The entries below contain a line with "const skin = new" and a line with "import math". Retype exactly everything from the first down to the second, both included, and nothing else.

Source data:
== == ==
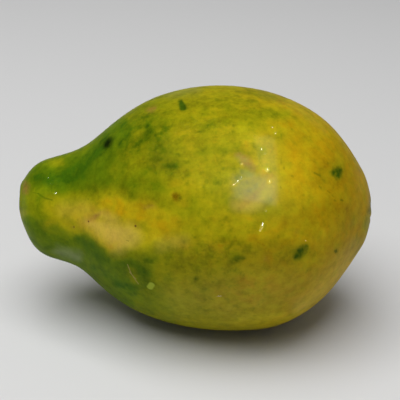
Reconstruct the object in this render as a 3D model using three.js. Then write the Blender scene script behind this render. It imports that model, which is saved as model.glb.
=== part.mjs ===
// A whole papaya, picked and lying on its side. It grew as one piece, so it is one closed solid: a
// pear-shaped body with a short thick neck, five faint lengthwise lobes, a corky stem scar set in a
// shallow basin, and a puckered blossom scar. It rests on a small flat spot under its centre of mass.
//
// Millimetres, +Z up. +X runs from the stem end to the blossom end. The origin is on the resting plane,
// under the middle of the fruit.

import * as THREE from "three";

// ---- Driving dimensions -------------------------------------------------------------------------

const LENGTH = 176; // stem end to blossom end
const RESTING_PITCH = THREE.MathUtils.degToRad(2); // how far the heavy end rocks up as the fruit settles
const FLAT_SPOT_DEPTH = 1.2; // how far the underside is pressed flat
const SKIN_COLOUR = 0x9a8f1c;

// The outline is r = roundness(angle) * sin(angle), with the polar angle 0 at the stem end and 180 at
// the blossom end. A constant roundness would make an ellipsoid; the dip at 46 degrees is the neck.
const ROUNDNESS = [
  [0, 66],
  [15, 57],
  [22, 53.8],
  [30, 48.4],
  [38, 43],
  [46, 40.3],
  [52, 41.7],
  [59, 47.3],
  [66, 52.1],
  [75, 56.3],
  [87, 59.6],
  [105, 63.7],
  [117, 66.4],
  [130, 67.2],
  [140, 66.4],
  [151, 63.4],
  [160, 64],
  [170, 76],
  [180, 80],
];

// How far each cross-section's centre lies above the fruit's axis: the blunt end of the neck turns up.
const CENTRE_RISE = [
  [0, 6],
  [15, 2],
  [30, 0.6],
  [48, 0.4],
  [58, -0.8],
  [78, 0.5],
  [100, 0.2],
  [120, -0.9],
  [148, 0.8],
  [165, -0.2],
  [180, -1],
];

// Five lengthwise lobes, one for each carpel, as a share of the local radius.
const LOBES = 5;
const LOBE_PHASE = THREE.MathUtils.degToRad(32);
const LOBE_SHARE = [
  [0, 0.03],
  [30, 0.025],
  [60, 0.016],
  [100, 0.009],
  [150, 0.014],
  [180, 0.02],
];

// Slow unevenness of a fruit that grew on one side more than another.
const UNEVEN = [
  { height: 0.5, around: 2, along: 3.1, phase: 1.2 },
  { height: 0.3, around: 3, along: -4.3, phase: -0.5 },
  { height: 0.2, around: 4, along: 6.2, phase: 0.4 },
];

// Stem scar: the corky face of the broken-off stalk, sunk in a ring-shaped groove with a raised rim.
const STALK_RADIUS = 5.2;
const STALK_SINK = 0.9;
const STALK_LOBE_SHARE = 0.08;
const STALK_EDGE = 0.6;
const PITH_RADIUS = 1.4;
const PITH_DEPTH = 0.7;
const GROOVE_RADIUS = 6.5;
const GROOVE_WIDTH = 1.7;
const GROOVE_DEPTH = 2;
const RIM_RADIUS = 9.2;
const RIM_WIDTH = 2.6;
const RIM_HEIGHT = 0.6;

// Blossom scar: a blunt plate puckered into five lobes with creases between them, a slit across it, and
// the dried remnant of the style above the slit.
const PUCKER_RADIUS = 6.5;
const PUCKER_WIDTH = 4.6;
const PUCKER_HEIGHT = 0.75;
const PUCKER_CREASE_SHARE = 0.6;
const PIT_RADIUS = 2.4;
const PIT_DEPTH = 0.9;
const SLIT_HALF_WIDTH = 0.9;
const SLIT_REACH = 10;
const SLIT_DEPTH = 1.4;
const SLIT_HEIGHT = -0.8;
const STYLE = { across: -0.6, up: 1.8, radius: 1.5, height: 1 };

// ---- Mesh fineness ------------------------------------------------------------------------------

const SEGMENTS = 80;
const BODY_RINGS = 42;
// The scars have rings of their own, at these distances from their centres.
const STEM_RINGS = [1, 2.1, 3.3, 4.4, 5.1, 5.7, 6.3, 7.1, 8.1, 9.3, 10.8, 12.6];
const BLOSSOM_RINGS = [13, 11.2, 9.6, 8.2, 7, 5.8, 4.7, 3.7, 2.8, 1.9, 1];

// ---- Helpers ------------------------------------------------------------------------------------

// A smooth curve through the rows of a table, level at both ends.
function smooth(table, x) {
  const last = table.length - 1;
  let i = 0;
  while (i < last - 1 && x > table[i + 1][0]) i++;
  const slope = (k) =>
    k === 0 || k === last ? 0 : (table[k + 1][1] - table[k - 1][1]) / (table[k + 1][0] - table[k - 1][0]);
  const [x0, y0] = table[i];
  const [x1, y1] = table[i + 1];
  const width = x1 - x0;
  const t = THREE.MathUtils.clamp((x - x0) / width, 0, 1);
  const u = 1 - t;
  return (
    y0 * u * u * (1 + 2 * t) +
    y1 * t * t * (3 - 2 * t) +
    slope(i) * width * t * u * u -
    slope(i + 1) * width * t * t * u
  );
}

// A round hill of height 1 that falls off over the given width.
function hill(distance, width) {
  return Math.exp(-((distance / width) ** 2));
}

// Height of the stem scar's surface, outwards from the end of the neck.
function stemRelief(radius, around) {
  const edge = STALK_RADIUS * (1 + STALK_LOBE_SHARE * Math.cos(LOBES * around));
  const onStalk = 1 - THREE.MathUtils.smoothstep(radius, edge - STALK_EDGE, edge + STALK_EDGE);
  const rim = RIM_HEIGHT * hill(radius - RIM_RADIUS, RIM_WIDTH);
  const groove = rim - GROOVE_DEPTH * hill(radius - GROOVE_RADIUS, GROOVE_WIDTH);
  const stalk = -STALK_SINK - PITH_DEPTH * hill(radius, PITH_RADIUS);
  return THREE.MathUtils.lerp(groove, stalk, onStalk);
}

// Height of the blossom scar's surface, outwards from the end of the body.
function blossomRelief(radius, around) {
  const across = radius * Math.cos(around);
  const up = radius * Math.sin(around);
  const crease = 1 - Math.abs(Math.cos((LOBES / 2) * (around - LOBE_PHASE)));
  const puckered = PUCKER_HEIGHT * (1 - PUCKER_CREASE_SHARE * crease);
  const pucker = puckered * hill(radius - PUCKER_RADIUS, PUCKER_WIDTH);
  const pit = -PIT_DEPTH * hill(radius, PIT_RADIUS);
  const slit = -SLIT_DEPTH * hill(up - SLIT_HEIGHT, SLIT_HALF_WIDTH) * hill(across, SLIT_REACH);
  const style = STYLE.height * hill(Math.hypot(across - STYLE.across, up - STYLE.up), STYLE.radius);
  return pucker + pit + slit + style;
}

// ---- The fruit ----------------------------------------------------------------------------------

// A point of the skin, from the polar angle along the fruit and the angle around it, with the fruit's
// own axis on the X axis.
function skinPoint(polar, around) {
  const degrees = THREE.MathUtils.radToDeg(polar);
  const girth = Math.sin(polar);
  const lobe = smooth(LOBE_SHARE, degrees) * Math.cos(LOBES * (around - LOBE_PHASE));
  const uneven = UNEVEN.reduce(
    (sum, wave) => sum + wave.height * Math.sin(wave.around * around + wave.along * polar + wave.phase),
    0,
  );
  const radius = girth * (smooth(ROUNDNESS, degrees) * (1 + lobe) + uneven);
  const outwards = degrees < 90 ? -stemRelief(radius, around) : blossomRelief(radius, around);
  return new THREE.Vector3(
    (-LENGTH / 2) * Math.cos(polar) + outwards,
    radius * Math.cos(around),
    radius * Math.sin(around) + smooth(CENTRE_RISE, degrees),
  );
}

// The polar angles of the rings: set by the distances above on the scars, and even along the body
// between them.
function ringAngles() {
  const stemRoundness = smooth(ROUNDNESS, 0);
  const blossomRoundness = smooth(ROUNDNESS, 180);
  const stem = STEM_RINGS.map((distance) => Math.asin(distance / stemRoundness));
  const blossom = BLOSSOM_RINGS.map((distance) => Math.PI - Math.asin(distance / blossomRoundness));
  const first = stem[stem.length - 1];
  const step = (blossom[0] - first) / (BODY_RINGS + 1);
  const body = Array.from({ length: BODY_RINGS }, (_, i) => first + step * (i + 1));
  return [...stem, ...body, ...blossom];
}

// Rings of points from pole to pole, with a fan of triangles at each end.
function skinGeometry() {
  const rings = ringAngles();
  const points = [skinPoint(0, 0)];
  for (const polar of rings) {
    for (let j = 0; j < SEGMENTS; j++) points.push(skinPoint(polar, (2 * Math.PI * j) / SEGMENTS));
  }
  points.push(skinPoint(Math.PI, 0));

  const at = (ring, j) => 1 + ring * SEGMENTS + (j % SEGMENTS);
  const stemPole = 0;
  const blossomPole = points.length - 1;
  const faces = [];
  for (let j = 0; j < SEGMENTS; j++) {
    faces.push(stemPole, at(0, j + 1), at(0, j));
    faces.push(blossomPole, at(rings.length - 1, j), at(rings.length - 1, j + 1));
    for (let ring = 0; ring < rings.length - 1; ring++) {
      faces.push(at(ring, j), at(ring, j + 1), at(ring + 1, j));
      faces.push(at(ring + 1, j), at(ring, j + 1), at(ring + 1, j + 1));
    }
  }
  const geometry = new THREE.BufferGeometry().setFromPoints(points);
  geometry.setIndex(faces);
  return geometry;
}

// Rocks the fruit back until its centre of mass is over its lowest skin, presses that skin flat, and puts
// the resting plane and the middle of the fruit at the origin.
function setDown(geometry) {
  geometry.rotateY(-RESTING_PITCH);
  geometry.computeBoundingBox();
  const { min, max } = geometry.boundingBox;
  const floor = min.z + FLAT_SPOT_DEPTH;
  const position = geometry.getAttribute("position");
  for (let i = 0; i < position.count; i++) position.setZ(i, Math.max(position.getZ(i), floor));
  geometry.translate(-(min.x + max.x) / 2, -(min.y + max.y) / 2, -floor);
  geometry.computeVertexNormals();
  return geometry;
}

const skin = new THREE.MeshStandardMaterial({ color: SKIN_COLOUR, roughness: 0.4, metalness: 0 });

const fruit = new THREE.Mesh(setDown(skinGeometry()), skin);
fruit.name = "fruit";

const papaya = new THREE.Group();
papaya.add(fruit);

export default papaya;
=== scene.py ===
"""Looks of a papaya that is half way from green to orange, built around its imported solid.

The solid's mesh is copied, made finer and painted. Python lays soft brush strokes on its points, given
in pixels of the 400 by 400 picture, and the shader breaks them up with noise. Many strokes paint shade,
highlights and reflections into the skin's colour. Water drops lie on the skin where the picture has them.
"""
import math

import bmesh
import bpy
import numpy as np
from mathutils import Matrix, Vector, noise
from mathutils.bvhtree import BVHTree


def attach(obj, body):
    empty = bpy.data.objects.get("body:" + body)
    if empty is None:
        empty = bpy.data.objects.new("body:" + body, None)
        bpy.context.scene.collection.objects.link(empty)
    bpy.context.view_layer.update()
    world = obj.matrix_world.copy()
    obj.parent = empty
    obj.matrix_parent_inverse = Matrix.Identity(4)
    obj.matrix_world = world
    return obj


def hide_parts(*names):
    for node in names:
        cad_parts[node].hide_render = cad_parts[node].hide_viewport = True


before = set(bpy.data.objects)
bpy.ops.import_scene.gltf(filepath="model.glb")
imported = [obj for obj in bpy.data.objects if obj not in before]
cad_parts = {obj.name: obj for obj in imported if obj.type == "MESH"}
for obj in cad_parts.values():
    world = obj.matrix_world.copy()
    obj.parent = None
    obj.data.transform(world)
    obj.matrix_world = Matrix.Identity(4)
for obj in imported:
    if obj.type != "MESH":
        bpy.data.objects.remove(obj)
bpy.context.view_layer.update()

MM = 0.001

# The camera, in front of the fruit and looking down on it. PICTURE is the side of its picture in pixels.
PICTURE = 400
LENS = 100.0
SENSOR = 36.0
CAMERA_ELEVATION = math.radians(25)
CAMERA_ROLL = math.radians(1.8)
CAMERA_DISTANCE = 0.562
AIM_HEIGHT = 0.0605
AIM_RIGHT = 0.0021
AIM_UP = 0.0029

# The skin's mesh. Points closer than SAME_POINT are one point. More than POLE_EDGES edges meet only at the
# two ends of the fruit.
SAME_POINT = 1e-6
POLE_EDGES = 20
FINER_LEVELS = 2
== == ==
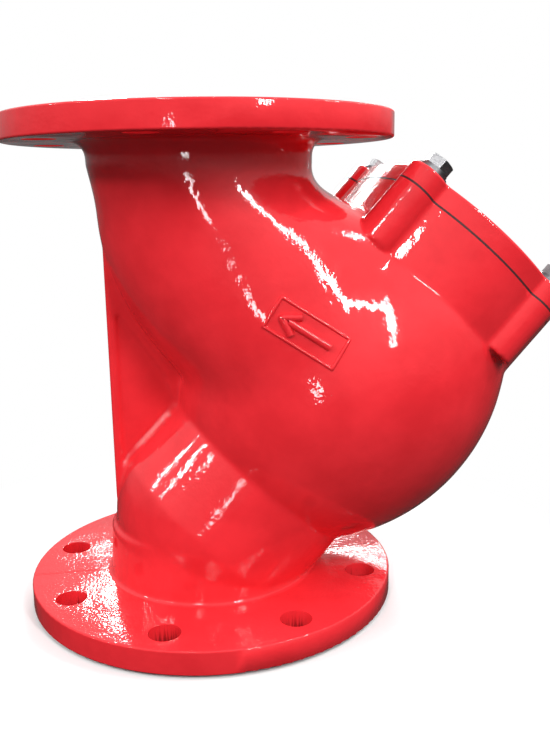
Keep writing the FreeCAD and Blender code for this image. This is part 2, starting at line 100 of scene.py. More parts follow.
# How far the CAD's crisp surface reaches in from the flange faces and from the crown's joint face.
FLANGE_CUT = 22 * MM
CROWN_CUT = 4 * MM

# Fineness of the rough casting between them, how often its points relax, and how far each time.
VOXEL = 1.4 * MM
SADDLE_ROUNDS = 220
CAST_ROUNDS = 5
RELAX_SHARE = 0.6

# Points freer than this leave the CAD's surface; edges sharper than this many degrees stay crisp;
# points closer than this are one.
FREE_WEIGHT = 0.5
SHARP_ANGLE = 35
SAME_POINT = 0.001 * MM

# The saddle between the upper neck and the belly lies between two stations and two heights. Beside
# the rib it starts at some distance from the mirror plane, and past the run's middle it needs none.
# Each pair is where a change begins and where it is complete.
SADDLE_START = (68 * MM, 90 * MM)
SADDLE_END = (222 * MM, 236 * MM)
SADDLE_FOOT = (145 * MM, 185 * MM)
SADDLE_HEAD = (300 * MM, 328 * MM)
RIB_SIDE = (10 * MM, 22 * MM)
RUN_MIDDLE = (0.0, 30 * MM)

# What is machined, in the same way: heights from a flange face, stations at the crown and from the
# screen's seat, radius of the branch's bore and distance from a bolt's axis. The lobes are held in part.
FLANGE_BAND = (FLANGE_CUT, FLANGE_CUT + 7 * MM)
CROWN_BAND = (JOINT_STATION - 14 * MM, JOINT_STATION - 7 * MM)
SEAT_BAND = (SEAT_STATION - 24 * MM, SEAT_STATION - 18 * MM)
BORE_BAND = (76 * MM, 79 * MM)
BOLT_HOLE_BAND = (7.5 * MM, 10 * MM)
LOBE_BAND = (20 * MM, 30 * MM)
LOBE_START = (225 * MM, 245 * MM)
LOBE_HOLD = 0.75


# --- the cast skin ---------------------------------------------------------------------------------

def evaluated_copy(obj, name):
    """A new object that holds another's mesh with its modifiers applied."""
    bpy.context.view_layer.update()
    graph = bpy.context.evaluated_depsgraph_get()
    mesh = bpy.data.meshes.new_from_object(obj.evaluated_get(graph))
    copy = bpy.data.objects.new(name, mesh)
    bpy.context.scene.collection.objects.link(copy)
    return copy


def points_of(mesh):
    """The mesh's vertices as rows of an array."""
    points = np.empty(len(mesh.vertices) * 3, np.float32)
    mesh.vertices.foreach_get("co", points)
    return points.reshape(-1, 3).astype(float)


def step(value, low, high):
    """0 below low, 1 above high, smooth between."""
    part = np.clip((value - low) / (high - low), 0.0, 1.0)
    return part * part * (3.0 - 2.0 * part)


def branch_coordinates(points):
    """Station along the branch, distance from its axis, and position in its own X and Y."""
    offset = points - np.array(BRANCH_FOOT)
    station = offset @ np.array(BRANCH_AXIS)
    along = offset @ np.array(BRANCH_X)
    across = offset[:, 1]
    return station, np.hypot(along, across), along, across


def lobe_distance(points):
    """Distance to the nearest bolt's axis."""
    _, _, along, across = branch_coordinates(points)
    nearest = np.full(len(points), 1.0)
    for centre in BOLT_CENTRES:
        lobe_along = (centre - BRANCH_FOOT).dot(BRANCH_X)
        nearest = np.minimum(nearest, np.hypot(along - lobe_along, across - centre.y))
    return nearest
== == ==
Written reply:
const skin = new THREE.MeshStandardMaterial({ color: SKIN_COLOUR, roughness: 0.4, metalness: 0 });

const fruit = new THREE.Mesh(setDown(skinGeometry()), skin);
fruit.name = "fruit";

const papaya = new THREE.Group();
papaya.add(fruit);

export default papaya;
=== scene.py ===
"""Looks of a papaya that is half way from green to orange, built around its imported solid.

The solid's mesh is copied, made finer and painted. Python lays soft brush strokes on its points, given
in pixels of the 400 by 400 picture, and the shader breaks them up with noise. Many strokes paint shade,
highlights and reflections into the skin's colour. Water drops lie on the skin where the picture has them.
"""
import math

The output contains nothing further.